Summer intern Brynn just read Lisa Genova’s Left Neglected, a very interesting book featuring a character with the rather confusing condition called Left Neglect. The brain actually fails to register the concept of ‘left,’ so the narrator is under the impression that she’s seeing everything, but actually she can’t see anything to her left. Or read the left side of a page, or sometimes the left halves of the words on it. Or find the left half of her plate, or put makeup on the left side of her face. Believe it or not, this is a real condition. It’s interesting because much of narrator Sarah’s treatment for the condition focuses on trying to make the left half of her body “noticeable” to her brain, using shiny jewelry on her wrist and hand or brightly colored socks on her left foot. Sarah’s brain just doesn’t register anything to her left as important, and redirects its attention elsewhere.
Genova treats a number of mental conditions with great sensitivity–she herself holds a PhD in neuroscience from Harvard, and her previous book, Still Alice, also focused on a neurological condition. Because it’s so difficult to imagine missing half of your field of vision and not realizing it, Sarah’s explanations to her family help the reader to understand an almost inexplicable problem. She explains her inability to “just turn her head to the left” as her husband urges her by asking him, if she told him there was a whole half of his field of vision he was missing, “where would you look?” Her husband is stumped to answer, and this helps the reader to understand how alien the concept is. In this situation, the people surrounding Sarah act as something of an avatar for the reader. The narrative also includes several scenes from Sarah’s physical therapy, including her very realistic frustration with her progress. She also describes her internal conflict about her new identity as a disabled person, as well as her anxieties about recovery.
In addition to Left Neglect, the novel also refers to depression and ADHD. The narrator and her husband Bob are the parents of a young child being screened for ADHD, and the techniques that they use to cope with his issues were extremely realistic, being real treatments for children with ADD and ADHD. (Reading about the checklist of chores on the wall and the process of Charlie doing his homework with assistance reminded Brynn of some of the things her parents used to do for her brother, who has ADD, that she had forgotten over the years.) The narrator experiences some apprehension about giving medication to her son–he is, after all, only in the third grade–but eventually comes to accept that treatment for mental and medical conditions is completely warranted. Furthermore, Sarah’s mother Helen suffers from clinical depression triggered by the traumatic loss of a child. The narrative discusses the differences in generational mindsets about mental illness and medication—at the time that the loss occurred, there was less public understanding about mental illness, and Helen was unaware that she could seek help to cope with her grief. Her use of antidepressants is portrayed as casually as her laundry habits, and Genova ensures the reader doesn’t see it as too big a deal. Sarah’s growing acceptance of support for disability, mental illness, and neurological conditions is a great part of her character arc.

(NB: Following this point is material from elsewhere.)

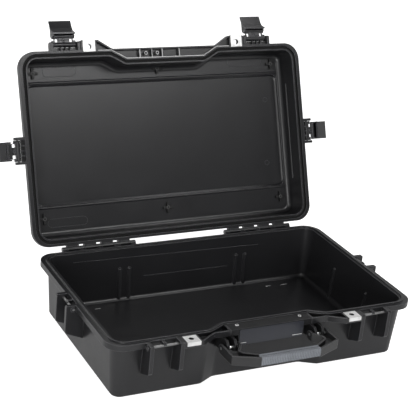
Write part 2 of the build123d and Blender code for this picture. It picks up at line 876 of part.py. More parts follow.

Before the character’s accident, Genova sets up a character enduring a great deal of stress while juggling motherhood and a career, as well as managing her relationships with her husband and her mother. Fans of Jodi Picoult will enjoy the portrayal of the modern working mom and the struggle to “have it all.” Also like Picoult, much of the novel’s focus is on interpersonal relationships. Sarah’s Left Neglect is a parallel to the tumultuous relationship she has with her mother, who became emotionally unavailable after her little brother drowned in a swimming pool many years ago. This is the source of the title—Sarah was “left neglected” when Helen was unable to surface from her grief.
We recommend this story to fans of Lisa Genova’s Still Alice, which is her first novel (Karen also highly recommends Still Alice, by the way, and we plan on doing a review of that novel too). Also fans of Jodi Picoult will enjoy the focus on familial relationships, career women with families, and life-changing experiences. In fact, Picoult supplies the cover quote–“Remember how you couldn’t put down Still Alice? Well, clear your schedule–because you’re going to feel the same way.”